The final part of what seems like one of my most arduous travelogues to date brings to a close three weeks of travel in Vietnam. I’m going to keep this one short, mainly because I couldn’t be bothered to go through each and every activity in painstaking detail. In summary, here’s how the rest of my Vietnam trip panned out:
After landing in HCMC, I spent the weekend relaxing, doing some sightseeing and going up to the Bitexco Tower for the Heineken Experience. I found a few amazing coffee shops, got a haircut, did some shopping, went to Ben Thanh Market, ate tons of street food and shot a video for a client at their factory.
After five days in Saigon I flew to the Phu Quoc Islands for two days. I searched for the perfect beach but it wasn’t to be.

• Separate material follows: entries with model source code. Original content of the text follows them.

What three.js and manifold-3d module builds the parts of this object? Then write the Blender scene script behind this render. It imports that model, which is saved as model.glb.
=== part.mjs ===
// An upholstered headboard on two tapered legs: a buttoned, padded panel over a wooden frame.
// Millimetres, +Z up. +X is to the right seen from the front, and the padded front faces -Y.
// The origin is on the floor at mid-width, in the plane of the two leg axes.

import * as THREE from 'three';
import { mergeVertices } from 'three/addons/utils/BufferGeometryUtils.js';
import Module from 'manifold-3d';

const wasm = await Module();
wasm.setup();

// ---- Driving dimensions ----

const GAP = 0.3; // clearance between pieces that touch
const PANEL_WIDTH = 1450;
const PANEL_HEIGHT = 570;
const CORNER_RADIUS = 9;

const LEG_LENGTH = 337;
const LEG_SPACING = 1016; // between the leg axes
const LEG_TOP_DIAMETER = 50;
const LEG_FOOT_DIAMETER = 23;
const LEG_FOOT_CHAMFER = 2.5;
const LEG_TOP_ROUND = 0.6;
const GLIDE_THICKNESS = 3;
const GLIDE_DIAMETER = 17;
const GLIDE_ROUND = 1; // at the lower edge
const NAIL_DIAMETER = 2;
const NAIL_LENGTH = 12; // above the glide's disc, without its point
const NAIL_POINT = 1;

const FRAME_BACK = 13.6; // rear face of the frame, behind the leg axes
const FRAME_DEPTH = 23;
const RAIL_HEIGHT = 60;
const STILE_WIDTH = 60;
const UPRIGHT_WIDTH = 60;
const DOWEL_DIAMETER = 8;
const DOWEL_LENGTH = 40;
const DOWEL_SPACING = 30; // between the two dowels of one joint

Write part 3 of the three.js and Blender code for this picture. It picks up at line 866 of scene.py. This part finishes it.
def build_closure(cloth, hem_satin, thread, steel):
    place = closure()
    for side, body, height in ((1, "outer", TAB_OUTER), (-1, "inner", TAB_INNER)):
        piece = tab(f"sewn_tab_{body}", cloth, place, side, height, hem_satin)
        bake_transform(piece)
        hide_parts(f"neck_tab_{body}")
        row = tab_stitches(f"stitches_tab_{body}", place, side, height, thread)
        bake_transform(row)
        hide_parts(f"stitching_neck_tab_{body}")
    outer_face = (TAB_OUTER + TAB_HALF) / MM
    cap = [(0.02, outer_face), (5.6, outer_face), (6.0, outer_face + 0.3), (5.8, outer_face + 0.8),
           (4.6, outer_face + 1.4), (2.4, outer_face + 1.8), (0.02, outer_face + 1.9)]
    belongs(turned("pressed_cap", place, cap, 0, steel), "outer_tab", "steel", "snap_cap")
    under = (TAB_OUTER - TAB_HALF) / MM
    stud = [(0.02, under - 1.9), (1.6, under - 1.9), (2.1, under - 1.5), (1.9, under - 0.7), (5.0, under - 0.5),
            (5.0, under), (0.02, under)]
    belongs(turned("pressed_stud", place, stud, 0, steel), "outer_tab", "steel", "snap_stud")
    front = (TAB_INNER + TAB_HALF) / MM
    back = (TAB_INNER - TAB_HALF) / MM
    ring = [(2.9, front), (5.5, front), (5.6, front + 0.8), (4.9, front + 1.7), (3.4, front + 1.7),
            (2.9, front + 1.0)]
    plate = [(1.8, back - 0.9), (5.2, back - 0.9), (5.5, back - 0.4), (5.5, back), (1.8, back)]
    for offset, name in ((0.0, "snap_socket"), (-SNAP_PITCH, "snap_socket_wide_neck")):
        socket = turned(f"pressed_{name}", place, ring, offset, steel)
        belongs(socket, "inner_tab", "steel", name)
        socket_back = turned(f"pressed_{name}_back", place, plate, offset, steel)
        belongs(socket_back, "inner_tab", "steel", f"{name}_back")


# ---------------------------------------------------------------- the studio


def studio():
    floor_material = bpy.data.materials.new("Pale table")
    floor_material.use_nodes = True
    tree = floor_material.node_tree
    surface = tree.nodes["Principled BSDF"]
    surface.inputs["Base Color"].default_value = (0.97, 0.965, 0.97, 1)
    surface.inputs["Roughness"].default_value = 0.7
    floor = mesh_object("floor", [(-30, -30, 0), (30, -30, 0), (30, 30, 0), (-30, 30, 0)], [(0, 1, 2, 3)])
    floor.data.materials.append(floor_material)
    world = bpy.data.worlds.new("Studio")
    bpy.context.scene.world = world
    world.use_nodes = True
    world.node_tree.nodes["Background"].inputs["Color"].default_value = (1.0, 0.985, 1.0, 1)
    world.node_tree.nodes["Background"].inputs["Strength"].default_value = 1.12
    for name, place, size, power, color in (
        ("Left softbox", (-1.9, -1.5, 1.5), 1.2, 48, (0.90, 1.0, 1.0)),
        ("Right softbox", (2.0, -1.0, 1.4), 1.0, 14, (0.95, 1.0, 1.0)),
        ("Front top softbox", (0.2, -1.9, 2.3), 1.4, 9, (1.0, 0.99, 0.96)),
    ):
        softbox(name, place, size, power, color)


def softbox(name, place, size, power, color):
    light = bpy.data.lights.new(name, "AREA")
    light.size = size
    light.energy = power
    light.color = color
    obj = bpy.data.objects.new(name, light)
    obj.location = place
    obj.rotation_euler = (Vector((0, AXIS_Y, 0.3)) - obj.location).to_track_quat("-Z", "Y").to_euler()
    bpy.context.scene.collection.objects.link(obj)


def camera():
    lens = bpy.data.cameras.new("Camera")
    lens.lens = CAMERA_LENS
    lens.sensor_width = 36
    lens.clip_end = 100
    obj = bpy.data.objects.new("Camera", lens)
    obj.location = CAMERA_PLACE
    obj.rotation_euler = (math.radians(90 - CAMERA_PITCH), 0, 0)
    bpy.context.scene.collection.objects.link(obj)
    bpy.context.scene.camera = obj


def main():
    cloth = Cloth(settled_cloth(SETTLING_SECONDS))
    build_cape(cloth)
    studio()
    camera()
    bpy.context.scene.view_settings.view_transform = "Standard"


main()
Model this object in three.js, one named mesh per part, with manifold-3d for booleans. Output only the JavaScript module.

I then made my way back to Da Nang via Saigon for another weekend in what has to be my favourite coastal Asian city. After that, it was back to Saigon for a final four days before heading back to Seoul.
Lots seen and done, but I don’t want to write about that. Rather, this piece is about finding a place that feels like home, replete with all the vagaries, frustrations and madness that reminds you of everything you miss. Time and again, I’ve always said that South Korea, for all its convenience, is too sanitised, too mundane, simply too monotonous for me to ever consider staying there long term. Hanoi, while charming, did not endear itself to me. It reminded me of Mumbai – the good and the bad – and while it had an undeniable energy, seemed a bit antiquated compared to many of the other Asian cities I’d visited. Saigon on the other hand, well Saigon felt far more futuristic.
Allow me to recount one particular instance that will stick with me for a while yet. On getting my milk coffee at the local, I began conversing with the barista about my plans for the day. As things go, he was a young chap looking to practice his English so I obliged. We got onto the topic of finding a barber (I told him I was going to cut my hair at one of the street barbers down the road) and he suggested I go to a barbershop in District 3. I was a little apprehensive but I took his advice and found the barbershop after a little bit of searching.
On entering, I instantly recognised the music they were playing – an alternative selection of music that not many people I know are aware of. They impressed me with a quick, precise and close cut. All this for the princely sum of VND110,000. Less than KRW10,000 for a quick, quality haircut and a shave. This was something I could only dream of in Korea. As trivial as that might sound, I felt resentful that I didn’t have access to this level of service in Korea. Of course, Korea is the epitome of efficient, but it just falls short in some areas.
Now, this isn’t to say that Saigon is without its own foibles. Having joined a few Facebook groups, I read far too many accounts of people who’ve encountered theft, far more than I would ever expect in Korea. Although slightly unnerving, I’ve come to terms that this is the sacrifice that comes with moving to a destination that is innately more interesting than my current situation. As the saying goes, “the grass might be greener on the other side, but that’s only because there’s more manure.”
I look forward to visiting Vietnam again but moreover, I look forward to making a life in Saigon – at least for a little while.